What is being asked.
Quote exactly, and only, the lines from the one with "make_ferrule()" down to the one with "record = json.load(file)", both included.

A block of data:
________

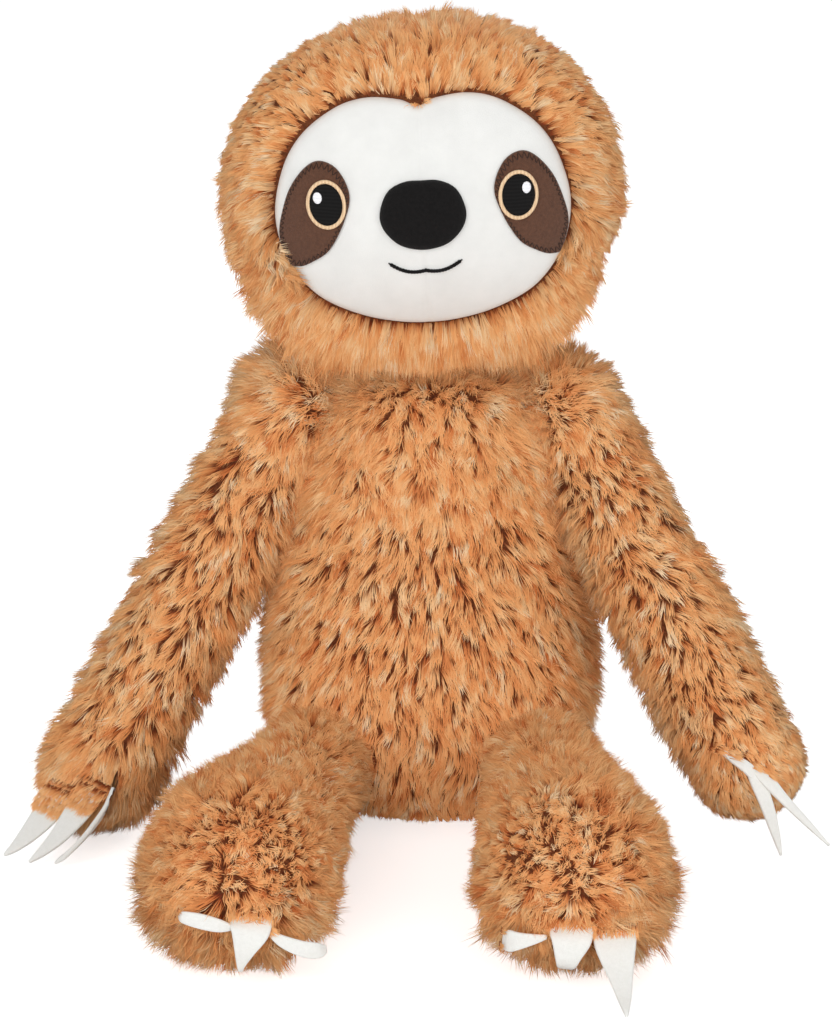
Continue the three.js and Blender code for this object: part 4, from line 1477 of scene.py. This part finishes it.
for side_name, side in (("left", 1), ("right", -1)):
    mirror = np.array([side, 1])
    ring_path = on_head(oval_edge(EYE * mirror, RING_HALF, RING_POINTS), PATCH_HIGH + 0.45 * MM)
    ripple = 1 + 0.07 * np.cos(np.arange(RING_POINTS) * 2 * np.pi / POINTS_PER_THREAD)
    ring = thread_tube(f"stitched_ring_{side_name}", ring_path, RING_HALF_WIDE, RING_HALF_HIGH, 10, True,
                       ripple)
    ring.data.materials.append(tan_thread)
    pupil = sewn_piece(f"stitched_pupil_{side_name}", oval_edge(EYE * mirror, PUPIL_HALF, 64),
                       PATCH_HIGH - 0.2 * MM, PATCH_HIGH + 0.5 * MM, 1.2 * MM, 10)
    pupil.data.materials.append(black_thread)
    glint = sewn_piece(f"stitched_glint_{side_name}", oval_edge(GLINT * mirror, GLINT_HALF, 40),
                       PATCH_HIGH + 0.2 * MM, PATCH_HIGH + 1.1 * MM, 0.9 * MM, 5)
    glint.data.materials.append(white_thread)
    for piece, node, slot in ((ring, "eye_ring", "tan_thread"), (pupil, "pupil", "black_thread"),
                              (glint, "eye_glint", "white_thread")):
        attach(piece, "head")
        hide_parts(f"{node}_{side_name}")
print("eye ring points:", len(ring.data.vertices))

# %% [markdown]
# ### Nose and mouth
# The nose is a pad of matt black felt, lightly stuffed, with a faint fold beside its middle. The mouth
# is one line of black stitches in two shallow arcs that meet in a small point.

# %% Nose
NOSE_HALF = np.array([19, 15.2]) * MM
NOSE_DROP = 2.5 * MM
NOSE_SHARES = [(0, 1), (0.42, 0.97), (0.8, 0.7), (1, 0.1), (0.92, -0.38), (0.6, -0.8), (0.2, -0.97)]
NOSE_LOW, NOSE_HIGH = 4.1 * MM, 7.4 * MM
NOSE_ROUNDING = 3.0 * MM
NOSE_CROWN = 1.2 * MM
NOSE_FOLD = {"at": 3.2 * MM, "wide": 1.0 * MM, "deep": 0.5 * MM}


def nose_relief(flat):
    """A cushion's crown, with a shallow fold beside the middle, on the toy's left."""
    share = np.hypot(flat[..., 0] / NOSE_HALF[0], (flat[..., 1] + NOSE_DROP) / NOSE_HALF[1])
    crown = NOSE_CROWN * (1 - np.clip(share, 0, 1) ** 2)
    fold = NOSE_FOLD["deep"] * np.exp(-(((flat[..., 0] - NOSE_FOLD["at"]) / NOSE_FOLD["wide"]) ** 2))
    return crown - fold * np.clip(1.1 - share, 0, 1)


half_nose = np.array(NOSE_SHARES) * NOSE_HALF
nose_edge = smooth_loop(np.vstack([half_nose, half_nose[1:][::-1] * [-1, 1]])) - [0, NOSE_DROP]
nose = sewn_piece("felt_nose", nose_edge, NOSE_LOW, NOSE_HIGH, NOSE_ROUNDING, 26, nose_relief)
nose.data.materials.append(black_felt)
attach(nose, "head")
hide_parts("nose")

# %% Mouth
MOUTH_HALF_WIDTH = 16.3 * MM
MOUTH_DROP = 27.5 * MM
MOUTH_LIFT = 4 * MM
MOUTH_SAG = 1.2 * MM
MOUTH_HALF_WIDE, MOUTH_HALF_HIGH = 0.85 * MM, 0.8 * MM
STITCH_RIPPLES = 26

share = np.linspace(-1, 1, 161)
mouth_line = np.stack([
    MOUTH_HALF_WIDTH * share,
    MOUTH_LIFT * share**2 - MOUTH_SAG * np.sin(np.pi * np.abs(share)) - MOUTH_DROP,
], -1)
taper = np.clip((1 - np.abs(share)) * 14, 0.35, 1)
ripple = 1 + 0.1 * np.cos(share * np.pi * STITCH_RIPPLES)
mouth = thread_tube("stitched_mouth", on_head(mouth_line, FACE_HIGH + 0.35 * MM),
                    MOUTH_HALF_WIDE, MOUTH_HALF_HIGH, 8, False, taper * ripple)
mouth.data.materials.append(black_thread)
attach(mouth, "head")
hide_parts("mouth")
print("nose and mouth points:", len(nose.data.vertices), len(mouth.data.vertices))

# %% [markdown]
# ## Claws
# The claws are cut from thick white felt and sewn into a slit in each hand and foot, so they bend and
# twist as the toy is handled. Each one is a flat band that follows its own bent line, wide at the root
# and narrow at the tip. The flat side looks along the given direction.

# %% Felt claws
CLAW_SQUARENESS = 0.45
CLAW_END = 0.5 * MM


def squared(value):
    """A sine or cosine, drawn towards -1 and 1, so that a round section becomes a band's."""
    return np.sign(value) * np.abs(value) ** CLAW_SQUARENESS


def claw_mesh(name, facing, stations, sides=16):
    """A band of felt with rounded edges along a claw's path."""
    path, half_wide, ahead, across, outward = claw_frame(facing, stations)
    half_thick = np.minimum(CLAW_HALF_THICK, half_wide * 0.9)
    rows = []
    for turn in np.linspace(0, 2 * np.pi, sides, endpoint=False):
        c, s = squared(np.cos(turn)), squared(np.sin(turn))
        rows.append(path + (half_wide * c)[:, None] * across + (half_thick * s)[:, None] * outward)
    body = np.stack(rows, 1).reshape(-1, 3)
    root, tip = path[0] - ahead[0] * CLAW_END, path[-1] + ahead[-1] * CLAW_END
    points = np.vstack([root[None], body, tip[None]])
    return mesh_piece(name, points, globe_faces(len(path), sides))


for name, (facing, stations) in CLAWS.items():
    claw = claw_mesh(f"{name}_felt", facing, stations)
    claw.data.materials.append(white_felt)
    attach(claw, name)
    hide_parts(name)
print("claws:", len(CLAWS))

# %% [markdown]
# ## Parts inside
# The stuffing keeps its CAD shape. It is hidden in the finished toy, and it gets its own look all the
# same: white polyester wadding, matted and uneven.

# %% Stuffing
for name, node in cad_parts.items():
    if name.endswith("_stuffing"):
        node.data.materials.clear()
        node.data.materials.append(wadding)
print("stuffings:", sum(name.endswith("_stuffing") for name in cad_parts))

________

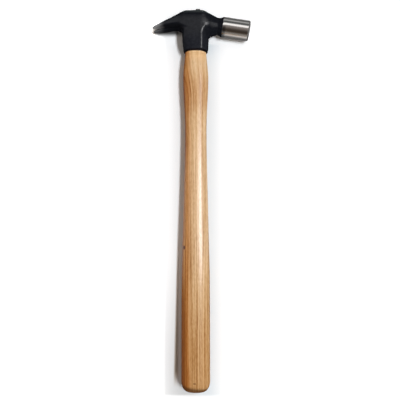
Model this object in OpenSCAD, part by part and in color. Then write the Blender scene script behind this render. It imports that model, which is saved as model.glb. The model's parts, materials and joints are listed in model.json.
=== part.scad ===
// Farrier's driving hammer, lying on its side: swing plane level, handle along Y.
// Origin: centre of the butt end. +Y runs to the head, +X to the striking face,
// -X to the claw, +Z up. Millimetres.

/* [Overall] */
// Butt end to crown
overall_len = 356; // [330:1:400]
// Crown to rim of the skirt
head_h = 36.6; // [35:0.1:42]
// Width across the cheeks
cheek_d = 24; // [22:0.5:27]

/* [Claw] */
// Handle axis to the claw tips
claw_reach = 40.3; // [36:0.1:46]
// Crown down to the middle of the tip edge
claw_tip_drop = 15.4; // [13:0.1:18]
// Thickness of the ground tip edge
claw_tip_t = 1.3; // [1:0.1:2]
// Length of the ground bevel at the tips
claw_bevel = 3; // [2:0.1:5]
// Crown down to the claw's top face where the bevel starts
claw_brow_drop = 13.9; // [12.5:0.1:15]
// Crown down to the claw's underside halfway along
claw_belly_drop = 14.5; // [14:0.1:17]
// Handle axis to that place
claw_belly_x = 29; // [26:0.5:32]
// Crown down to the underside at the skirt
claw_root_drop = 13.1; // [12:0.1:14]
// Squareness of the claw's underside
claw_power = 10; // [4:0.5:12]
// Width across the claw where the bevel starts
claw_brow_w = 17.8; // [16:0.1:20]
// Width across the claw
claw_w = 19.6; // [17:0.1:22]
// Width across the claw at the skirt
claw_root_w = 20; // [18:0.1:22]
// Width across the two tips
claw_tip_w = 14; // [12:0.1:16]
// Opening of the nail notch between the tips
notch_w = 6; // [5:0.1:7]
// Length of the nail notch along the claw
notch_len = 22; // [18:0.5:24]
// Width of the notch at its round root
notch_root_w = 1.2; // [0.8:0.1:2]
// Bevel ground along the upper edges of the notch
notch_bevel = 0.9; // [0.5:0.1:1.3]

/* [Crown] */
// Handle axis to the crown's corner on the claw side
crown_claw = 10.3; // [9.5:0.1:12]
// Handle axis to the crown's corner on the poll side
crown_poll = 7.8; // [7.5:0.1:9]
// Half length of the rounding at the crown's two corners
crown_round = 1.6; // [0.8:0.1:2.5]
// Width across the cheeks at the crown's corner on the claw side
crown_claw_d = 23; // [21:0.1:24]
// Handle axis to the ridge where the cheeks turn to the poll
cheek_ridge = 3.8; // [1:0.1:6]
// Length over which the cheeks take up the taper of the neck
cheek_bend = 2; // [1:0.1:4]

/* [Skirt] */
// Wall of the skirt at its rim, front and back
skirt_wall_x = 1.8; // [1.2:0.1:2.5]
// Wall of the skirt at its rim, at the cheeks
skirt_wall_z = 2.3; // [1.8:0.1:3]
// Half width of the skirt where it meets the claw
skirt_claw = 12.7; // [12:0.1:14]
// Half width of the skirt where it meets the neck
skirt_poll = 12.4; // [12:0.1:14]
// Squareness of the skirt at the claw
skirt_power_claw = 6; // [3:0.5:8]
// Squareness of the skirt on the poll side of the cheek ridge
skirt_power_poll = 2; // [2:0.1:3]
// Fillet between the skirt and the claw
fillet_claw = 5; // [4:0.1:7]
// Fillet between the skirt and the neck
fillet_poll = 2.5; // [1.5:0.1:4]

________

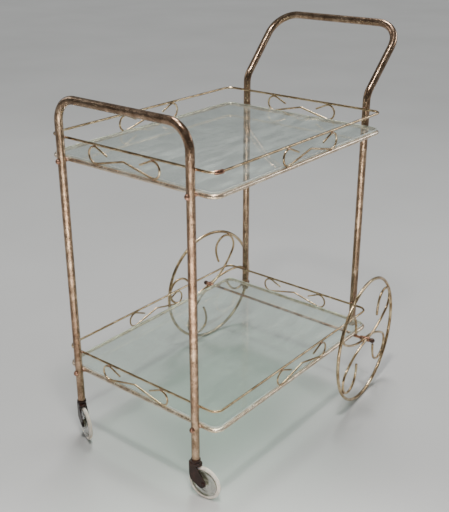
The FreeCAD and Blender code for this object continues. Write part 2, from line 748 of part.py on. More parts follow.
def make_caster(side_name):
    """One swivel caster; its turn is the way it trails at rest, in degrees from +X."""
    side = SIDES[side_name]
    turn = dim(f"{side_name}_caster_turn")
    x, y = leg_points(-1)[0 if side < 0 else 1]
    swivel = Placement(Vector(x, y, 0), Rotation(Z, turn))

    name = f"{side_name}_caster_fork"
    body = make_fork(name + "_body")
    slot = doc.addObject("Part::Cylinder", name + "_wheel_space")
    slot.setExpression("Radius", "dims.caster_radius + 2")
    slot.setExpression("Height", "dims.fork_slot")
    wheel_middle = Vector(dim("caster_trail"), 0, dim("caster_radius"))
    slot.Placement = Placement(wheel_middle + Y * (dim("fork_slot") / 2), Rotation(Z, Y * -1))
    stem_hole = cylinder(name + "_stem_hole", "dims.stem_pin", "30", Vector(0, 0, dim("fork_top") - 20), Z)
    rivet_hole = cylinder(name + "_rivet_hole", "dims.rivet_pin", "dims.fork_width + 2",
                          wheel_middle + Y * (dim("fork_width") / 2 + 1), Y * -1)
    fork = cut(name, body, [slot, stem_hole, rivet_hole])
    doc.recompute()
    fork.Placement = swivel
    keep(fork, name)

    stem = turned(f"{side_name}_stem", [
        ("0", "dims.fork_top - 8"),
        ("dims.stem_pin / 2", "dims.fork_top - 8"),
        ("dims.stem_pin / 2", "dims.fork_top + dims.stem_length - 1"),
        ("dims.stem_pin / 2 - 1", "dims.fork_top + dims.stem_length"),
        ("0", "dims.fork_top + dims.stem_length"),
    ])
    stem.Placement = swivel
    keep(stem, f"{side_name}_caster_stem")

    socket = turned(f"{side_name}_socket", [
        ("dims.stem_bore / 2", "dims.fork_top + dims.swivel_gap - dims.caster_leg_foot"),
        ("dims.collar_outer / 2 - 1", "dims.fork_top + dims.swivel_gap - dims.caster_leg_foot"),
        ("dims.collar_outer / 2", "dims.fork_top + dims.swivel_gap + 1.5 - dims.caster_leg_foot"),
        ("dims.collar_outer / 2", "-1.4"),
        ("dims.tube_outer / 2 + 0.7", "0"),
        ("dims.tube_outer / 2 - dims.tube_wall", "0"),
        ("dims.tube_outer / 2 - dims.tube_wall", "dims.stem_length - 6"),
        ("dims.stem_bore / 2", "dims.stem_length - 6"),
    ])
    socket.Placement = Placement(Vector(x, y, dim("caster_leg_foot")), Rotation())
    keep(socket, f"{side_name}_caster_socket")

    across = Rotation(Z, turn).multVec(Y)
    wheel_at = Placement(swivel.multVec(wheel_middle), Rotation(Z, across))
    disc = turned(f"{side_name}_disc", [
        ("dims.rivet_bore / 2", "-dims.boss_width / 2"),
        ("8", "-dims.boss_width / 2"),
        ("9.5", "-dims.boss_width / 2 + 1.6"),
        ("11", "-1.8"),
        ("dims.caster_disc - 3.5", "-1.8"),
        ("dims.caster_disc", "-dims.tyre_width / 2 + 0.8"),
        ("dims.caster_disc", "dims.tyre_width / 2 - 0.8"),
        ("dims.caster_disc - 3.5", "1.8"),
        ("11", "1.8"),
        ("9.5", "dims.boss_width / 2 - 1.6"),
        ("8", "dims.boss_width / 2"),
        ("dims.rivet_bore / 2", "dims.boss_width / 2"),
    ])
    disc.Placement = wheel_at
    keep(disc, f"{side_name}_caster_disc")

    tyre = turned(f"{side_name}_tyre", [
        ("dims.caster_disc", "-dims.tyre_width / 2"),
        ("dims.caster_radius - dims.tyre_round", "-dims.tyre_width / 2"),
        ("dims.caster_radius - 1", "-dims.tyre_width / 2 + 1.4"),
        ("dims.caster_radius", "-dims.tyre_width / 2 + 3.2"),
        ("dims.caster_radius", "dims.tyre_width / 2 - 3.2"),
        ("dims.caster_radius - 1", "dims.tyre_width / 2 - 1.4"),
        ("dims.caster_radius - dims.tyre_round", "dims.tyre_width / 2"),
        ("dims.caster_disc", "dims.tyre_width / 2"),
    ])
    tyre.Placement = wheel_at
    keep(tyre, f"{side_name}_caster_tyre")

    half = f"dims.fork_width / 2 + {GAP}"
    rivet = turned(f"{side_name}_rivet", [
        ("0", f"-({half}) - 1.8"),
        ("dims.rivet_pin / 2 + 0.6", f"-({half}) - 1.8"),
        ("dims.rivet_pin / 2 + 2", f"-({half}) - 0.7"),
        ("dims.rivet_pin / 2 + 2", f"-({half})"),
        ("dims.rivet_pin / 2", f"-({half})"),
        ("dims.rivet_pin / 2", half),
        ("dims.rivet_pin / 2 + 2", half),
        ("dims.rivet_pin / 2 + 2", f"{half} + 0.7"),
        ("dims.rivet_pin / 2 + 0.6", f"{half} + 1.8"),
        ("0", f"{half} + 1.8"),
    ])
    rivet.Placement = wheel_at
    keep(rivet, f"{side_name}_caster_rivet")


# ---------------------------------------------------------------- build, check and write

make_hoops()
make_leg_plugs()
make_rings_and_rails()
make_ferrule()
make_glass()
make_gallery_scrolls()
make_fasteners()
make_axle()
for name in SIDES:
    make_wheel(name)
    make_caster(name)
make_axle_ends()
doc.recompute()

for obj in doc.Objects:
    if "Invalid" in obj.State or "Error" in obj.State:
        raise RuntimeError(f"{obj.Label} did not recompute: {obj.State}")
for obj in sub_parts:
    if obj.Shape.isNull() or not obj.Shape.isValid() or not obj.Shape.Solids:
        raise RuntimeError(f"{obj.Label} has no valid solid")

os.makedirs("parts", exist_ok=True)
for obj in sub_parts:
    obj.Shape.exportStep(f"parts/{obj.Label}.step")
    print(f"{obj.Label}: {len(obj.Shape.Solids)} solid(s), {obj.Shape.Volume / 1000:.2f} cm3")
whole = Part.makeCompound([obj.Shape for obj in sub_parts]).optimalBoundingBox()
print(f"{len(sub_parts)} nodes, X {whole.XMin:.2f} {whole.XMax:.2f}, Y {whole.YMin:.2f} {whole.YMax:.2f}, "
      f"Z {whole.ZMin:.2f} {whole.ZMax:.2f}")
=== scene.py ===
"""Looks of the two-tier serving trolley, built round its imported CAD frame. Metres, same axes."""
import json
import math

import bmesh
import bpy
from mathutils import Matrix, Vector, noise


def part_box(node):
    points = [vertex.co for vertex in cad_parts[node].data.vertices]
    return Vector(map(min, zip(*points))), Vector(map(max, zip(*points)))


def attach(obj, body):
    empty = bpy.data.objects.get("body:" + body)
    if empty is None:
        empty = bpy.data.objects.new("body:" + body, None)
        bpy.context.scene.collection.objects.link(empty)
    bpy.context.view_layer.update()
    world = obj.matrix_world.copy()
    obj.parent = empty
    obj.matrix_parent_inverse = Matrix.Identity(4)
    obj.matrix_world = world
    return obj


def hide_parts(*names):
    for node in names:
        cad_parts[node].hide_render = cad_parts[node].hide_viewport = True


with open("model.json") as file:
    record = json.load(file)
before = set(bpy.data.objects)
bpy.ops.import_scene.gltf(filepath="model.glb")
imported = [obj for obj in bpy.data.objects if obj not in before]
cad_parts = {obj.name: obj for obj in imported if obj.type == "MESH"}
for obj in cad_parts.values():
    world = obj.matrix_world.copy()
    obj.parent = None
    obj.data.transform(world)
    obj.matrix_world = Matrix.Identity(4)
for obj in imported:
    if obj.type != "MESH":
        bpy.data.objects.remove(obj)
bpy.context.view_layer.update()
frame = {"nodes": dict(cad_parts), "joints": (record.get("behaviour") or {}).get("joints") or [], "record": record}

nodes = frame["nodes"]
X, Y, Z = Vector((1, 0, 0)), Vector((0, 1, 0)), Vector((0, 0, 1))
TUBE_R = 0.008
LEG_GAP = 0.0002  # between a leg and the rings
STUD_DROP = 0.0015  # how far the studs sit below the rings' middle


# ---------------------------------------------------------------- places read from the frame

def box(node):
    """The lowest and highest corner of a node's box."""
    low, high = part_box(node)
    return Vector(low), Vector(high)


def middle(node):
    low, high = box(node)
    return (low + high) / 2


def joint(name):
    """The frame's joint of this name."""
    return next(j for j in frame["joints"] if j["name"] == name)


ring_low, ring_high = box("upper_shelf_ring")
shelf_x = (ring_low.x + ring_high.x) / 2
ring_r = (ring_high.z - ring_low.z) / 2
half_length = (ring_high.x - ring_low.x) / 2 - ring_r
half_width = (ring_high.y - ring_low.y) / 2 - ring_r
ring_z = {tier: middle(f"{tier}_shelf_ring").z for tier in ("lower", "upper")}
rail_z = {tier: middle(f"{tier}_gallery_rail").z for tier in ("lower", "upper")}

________

Exercise solution.
make_ferrule()
make_glass()
make_gallery_scrolls()
make_fasteners()
make_axle()
for name in SIDES:
    make_wheel(name)
    make_caster(name)
make_axle_ends()
doc.recompute()

for obj in doc.Objects:
    if "Invalid" in obj.State or "Error" in obj.State:
        raise RuntimeError(f"{obj.Label} did not recompute: {obj.State}")
for obj in sub_parts:
    if obj.Shape.isNull() or not obj.Shape.isValid() or not obj.Shape.Solids:
        raise RuntimeError(f"{obj.Label} has no valid solid")

os.makedirs("parts", exist_ok=True)
for obj in sub_parts:
    obj.Shape.exportStep(f"parts/{obj.Label}.step")
    print(f"{obj.Label}: {len(obj.Shape.Solids)} solid(s), {obj.Shape.Volume / 1000:.2f} cm3")
whole = Part.makeCompound([obj.Shape for obj in sub_parts]).optimalBoundingBox()
print(f"{len(sub_parts)} nodes, X {whole.XMin:.2f} {whole.XMax:.2f}, Y {whole.YMin:.2f} {whole.YMax:.2f}, "
      f"Z {whole.ZMin:.2f} {whole.ZMax:.2f}")
=== scene.py ===
"""Looks of the two-tier serving trolley, built round its imported CAD frame. Metres, same axes."""
import json
import math

import bmesh
import bpy
from mathutils import Matrix, Vector, noise


def part_box(node):
    points = [vertex.co for vertex in cad_parts[node].data.vertices]
    return Vector(map(min, zip(*points))), Vector(map(max, zip(*points)))


def attach(obj, body):
    empty = bpy.data.objects.get("body:" + body)
    if empty is None:
        empty = bpy.data.objects.new("body:" + body, None)
        bpy.context.scene.collection.objects.link(empty)
    bpy.context.view_layer.update()
    world = obj.matrix_world.copy()
    obj.parent = empty
    obj.matrix_parent_inverse = Matrix.Identity(4)
    obj.matrix_world = world
    return obj


def hide_parts(*names):
    for node in names:
        cad_parts[node].hide_render = cad_parts[node].hide_viewport = True


with open("model.json") as file:
    record = json.load(file)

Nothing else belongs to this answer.